In this role, Dearie was one of the judges who approved an FBI and Justice Department request to surveil Carter Page, then a foreign policy adviser to the Trump campaign.

This was part of the inquiry to find out whether Russia had meddled with the 2016 presidential election. There were several errors by the FBI in this process, according to the Justice Department's Office of the Inspector General, and of the four surveillance warrants granted by the FISA court, two were declared invalid, including one approved by Dearie.

Mob figures and al-Qaida are featured in some of his most prominent cases

During his active time as judge at the U.S. District Court in Brooklyn, N.Y., Dearie sentenced Abid Naseer to 40 years in prison. The Pakistani was a member of al-Qaida and plotted, but didn't carry out, attacks on a shopping center in Manchester, England; the New York City subway system; and a Danish newspaper. Naseer had faced a possible life sentence.

Naseer, who represented himself in court, tried to appeal to the judge as someone who was not a threat to society. "Dear judge, it is true I have spent most of my life in search of studies and not extremism and fundamentalism,'' he said. ''I'm not, nor have I been, a career criminal.'' Dearie replied: ''I know you're not. You're a terrorist.''

Dearie also handled cases involving organized crime, including one against the head of a crime family who made attempts to falsify a mental illness to try to avoid standing trial, including appearing in pajamas and a bathrobe in the streets, talking to himself and even urinating in public. He was later sentenced, but not by Dearie.

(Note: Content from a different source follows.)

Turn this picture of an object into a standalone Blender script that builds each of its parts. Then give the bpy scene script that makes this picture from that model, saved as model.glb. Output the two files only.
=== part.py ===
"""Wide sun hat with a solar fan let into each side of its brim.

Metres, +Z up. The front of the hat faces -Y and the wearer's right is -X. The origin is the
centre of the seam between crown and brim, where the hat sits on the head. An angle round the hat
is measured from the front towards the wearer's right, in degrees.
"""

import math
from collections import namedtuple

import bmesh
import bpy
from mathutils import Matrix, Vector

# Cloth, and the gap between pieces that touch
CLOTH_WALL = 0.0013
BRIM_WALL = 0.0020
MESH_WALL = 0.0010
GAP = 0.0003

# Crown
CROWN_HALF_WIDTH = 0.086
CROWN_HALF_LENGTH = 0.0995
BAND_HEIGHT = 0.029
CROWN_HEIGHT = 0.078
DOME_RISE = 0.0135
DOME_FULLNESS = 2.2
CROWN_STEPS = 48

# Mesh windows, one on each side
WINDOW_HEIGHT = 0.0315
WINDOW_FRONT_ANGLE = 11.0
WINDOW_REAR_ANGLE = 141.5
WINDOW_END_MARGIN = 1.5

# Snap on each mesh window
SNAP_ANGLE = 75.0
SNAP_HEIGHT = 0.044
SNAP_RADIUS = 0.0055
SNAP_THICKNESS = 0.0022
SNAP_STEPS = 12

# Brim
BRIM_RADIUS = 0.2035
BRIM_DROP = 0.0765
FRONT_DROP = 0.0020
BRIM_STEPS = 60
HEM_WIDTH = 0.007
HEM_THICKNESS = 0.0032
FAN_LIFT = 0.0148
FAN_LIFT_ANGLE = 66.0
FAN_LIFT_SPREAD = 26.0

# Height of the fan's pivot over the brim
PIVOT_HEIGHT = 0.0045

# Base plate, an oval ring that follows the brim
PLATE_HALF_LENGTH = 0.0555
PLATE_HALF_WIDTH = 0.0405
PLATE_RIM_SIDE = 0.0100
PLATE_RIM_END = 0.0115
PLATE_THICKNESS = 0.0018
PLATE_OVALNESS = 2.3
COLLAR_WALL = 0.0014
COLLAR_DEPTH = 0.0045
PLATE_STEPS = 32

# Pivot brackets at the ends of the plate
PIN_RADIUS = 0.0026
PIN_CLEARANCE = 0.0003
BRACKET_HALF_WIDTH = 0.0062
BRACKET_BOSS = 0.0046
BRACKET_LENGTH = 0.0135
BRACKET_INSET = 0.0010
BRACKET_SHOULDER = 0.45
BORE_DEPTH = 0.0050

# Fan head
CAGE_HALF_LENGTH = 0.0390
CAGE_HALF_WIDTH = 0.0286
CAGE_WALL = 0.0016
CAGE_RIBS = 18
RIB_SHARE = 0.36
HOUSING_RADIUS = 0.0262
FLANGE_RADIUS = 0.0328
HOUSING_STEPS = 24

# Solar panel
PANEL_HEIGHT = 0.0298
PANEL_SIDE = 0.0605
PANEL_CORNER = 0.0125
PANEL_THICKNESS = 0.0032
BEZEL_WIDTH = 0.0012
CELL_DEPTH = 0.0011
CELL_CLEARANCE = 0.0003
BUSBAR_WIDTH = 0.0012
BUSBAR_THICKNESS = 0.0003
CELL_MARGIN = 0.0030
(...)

In recent years, Dearie has become an advocate for sentencing reform

In remarks to the New York Criminal Bar Association in 2016, he called for the criminal justice system to be "rethought and retooled significantly."

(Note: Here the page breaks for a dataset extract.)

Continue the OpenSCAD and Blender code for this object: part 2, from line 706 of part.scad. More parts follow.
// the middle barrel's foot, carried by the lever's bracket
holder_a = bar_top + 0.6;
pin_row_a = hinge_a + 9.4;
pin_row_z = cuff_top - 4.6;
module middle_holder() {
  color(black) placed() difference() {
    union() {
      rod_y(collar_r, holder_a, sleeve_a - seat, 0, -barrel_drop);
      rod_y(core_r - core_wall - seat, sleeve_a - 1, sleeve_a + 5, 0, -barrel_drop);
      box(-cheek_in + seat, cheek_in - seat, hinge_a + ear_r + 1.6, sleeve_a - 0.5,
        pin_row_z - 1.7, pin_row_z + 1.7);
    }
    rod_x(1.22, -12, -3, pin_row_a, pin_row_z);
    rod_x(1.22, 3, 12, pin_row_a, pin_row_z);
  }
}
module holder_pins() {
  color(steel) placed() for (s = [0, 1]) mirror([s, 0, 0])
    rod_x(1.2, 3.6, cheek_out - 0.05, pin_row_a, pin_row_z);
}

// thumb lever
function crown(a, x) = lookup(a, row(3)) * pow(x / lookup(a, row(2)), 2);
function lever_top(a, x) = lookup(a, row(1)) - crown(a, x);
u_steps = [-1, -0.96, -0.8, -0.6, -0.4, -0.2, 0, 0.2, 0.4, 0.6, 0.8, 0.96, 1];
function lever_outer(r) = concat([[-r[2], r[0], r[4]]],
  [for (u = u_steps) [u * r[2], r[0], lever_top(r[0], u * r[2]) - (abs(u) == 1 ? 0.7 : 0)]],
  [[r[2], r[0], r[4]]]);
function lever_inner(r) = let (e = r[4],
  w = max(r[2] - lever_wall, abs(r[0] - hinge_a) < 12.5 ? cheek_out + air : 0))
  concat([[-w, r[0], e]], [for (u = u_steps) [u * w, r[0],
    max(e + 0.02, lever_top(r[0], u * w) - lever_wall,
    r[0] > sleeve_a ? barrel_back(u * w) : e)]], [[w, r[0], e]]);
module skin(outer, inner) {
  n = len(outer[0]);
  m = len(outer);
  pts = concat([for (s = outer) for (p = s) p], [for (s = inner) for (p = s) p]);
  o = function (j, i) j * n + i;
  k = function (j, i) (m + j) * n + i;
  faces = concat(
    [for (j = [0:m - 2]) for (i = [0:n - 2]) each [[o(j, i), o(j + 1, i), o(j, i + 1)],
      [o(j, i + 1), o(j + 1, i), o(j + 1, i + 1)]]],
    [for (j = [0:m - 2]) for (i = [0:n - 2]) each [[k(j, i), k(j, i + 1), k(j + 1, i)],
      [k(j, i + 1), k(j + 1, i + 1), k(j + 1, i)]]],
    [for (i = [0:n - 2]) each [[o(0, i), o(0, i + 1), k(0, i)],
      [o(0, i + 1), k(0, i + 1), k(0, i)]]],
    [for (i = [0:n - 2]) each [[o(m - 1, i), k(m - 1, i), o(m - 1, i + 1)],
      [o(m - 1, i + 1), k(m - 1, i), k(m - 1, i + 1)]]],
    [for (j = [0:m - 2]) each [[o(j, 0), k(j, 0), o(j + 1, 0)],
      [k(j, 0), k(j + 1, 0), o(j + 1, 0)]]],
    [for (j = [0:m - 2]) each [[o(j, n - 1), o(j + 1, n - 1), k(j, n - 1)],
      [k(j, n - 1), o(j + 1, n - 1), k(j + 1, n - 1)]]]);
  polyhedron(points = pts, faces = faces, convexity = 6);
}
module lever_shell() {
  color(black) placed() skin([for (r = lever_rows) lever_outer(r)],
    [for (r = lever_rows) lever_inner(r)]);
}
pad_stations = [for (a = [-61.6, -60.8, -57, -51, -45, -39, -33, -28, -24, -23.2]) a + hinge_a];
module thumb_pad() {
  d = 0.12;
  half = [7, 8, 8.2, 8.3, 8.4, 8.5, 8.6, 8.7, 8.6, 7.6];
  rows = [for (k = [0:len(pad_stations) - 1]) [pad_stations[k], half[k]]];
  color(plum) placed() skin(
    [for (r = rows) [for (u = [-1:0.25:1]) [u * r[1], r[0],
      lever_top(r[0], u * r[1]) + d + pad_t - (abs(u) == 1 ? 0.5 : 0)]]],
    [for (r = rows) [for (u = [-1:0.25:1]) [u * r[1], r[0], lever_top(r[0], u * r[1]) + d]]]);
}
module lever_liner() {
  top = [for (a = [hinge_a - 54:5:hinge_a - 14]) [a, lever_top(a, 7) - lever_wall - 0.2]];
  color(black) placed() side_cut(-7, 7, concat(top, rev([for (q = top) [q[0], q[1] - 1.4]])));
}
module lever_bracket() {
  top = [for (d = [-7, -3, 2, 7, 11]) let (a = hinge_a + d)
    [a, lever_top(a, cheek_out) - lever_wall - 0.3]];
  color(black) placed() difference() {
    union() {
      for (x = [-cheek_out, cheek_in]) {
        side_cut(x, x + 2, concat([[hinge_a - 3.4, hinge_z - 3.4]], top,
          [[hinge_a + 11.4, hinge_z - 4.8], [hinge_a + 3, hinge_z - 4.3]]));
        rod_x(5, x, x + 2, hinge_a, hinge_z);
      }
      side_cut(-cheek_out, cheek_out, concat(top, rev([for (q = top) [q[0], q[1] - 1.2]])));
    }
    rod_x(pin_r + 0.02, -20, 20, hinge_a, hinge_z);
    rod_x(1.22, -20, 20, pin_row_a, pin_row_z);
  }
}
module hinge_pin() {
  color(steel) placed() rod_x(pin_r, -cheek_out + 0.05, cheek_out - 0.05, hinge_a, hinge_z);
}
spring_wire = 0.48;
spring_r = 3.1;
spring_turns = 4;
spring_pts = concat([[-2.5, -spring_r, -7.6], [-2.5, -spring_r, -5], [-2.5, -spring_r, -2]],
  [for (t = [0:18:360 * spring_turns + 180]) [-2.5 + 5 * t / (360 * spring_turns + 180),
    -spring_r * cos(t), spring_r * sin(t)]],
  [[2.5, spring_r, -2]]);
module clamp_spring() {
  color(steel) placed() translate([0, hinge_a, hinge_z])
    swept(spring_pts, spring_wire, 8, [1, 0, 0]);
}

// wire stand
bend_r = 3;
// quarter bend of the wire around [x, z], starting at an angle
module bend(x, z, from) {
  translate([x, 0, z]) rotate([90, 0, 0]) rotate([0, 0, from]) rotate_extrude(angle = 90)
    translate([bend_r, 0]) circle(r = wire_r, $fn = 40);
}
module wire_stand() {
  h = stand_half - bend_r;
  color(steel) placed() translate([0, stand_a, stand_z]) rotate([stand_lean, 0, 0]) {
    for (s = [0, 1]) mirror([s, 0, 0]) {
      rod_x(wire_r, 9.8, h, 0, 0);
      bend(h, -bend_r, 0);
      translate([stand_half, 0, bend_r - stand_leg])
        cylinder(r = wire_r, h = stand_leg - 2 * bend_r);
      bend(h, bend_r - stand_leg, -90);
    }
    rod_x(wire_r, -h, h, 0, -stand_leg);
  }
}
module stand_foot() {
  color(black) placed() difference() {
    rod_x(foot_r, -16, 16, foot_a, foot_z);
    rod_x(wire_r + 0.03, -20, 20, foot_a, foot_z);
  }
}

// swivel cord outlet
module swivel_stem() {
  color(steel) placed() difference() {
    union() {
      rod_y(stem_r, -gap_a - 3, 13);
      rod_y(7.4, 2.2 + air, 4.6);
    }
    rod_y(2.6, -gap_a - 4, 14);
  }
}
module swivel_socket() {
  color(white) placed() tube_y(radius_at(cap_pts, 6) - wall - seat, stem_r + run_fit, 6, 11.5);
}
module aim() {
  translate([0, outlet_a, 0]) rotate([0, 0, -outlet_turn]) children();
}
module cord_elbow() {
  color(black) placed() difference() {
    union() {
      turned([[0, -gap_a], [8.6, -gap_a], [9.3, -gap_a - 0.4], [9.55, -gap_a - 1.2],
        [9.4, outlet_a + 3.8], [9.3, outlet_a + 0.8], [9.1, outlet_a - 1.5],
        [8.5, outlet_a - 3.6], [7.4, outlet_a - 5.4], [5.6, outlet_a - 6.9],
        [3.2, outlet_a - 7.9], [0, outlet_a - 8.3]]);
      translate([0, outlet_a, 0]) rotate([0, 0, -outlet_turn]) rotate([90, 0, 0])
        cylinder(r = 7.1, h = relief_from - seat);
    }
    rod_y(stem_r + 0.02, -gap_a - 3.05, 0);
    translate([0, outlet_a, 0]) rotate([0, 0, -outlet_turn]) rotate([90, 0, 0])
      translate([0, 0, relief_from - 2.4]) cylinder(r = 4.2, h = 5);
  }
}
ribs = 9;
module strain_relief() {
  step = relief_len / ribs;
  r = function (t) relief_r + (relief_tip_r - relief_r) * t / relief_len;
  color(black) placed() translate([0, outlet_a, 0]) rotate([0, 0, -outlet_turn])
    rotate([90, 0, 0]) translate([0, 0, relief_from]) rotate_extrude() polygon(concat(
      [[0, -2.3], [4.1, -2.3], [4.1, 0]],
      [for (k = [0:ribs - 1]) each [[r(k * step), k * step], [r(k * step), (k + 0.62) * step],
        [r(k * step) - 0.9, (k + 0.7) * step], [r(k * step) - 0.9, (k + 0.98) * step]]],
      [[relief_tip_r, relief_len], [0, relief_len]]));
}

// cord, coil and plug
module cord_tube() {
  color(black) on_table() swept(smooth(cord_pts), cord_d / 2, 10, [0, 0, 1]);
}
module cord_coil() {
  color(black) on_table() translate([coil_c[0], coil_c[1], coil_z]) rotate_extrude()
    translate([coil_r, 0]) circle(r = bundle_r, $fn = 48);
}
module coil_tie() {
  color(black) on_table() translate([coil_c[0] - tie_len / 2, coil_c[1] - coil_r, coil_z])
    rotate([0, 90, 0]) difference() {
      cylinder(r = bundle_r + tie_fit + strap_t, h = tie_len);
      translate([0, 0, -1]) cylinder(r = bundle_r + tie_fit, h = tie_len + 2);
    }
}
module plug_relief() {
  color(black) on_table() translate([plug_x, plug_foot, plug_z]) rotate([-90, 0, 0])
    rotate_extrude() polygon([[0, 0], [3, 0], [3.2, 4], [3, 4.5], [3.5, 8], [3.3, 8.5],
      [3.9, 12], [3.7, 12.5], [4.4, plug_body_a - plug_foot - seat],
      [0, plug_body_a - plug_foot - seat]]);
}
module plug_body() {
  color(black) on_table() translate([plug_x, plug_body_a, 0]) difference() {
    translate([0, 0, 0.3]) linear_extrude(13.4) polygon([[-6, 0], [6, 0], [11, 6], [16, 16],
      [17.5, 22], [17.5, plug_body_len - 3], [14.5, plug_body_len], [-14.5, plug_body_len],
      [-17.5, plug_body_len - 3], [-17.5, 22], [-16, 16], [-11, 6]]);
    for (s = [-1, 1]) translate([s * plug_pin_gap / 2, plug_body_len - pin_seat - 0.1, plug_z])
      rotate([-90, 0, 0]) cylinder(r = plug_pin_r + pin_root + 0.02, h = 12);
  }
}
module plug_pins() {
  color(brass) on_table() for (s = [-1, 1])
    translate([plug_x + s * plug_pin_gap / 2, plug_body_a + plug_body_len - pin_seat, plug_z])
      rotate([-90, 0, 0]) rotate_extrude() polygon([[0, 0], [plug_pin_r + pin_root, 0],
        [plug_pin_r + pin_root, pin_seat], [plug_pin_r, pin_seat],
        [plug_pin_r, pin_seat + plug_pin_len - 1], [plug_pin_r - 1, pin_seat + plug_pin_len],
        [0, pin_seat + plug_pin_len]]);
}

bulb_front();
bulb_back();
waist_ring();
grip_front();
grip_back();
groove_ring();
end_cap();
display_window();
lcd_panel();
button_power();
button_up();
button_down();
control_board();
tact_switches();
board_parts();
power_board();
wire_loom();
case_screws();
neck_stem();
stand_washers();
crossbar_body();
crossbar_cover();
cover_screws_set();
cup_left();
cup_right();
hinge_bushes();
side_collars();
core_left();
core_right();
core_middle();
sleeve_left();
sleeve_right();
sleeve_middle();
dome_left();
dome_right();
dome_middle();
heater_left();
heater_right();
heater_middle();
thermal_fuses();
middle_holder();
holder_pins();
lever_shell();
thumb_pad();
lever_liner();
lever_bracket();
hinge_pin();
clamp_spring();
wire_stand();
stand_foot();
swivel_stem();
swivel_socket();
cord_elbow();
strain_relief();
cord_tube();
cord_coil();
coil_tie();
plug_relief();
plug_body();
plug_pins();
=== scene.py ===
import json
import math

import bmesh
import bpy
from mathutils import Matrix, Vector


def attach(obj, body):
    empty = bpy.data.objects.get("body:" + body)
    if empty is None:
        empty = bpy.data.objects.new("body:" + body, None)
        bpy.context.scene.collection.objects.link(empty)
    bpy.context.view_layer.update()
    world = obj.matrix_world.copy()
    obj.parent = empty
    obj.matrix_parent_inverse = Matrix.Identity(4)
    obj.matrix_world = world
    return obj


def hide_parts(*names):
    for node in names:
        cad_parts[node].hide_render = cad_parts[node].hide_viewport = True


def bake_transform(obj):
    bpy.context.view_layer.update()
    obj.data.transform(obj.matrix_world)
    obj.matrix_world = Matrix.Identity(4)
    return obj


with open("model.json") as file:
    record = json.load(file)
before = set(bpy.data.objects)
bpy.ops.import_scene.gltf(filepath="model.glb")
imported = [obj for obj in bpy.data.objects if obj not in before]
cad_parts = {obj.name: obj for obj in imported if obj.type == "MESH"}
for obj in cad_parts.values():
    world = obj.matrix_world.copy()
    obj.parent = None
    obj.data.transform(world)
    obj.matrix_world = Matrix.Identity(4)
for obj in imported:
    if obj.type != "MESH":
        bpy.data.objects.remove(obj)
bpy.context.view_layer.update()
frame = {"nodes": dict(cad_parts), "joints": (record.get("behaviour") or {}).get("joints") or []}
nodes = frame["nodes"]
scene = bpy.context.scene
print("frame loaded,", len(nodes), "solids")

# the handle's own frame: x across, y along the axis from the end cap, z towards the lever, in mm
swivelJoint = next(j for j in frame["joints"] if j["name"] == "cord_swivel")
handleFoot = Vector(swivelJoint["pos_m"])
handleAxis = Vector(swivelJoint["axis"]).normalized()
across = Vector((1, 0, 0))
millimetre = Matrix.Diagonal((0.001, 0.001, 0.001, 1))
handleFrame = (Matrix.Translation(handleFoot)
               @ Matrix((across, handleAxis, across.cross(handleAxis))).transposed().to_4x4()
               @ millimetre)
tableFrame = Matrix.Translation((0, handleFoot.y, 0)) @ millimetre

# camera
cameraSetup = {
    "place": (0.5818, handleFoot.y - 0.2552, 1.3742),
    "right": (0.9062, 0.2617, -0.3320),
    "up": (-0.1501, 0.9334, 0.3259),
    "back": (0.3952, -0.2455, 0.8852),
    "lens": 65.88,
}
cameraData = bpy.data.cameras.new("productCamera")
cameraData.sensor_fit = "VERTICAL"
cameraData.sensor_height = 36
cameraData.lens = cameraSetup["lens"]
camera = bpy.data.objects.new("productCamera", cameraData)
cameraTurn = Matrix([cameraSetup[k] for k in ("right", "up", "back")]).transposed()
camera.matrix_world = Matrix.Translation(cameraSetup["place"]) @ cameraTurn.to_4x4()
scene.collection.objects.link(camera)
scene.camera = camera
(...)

"If society relies on the jail cell alone to bring relief to the streets of New York or Chicago, or to fight the heroin epidemic that has invaded our communities, little will change," he said, adding that he wondered "how we as a society would fare if we took a fraction of the money we spend on warehousing people and invested it in programs to reach those vulnerable to the hollow call of the streets."

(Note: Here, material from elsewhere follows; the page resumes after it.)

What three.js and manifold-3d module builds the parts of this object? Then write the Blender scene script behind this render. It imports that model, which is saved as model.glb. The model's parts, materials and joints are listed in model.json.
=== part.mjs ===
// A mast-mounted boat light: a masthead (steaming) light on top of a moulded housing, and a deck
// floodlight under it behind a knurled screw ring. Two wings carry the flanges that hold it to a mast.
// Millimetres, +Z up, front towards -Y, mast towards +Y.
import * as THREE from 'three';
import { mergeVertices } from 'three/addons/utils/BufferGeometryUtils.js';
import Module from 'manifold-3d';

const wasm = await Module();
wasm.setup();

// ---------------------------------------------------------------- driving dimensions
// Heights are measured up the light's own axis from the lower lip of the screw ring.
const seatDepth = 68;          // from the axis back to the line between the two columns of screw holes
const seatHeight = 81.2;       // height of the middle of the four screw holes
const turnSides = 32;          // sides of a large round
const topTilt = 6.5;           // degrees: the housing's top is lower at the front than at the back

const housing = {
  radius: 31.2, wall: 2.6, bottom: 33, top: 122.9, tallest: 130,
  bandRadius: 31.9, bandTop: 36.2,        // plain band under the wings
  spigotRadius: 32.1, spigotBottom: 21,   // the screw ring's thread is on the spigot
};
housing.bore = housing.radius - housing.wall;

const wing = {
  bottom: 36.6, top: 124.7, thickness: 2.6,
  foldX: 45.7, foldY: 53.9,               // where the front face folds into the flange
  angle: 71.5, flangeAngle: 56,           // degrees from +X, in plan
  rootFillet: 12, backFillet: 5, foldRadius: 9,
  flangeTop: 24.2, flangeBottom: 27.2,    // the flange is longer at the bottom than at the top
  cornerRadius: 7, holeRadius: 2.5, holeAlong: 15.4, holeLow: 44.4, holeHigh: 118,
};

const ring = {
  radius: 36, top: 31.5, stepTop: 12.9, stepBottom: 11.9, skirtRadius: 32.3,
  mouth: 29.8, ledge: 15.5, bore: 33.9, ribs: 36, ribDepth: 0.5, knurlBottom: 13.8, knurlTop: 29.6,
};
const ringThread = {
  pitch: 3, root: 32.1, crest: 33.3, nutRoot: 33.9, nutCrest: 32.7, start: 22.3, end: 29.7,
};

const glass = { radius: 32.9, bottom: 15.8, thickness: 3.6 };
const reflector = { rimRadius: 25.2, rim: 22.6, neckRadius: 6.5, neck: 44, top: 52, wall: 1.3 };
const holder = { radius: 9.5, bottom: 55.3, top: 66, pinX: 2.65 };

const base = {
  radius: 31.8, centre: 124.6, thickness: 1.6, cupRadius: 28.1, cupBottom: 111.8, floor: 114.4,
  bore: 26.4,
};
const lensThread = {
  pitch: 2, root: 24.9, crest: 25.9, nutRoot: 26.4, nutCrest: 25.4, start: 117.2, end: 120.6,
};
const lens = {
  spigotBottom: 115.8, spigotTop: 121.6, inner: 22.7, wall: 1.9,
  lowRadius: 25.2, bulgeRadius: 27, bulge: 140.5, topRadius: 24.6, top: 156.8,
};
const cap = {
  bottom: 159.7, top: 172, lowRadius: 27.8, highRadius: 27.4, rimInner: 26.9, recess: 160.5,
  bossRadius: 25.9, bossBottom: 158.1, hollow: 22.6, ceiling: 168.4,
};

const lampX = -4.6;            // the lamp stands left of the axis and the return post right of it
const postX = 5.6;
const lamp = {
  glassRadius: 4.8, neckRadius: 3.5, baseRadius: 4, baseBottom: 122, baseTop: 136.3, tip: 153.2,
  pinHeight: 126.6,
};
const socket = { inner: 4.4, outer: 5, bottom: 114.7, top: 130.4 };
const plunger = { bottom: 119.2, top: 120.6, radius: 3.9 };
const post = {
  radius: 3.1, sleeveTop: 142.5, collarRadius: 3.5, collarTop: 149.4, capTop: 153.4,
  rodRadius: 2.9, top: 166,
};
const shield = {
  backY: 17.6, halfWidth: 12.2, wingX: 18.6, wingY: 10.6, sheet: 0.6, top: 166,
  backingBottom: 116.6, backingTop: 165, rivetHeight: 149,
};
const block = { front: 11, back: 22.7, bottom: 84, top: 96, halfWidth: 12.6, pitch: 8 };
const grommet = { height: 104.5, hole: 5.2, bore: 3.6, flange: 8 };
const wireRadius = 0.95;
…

Dearie admitted that at times, he wanted "to scream out in frustration, sadness and anger" when he was required to impose a mandatory sentence.

He continued:

We too often ignore the issues, the causes, the needs, sit back as a society, wait for them to commit crimes, prosecute them with great gusto, root for a stiff sentence and then pat ourselves on the back for a job well done, too often filling the prisons with scores of nonviolent offenders, often destroying the salvageable with cruelly lengthy sentences and risking the well-being of innocent family members.

After 36 years on the bench, Dearie moved to inactive status

In August, Dearie decided he wanted to move to an inactive status as a judge, a step just short of formal retirement. But it's unclear yet when that shift will eventually happen, one of his staff members told NPR. As an inactive judge, Dearie could return to the bench, if needed.

"I'm going to miss it," he told New York Law Journal.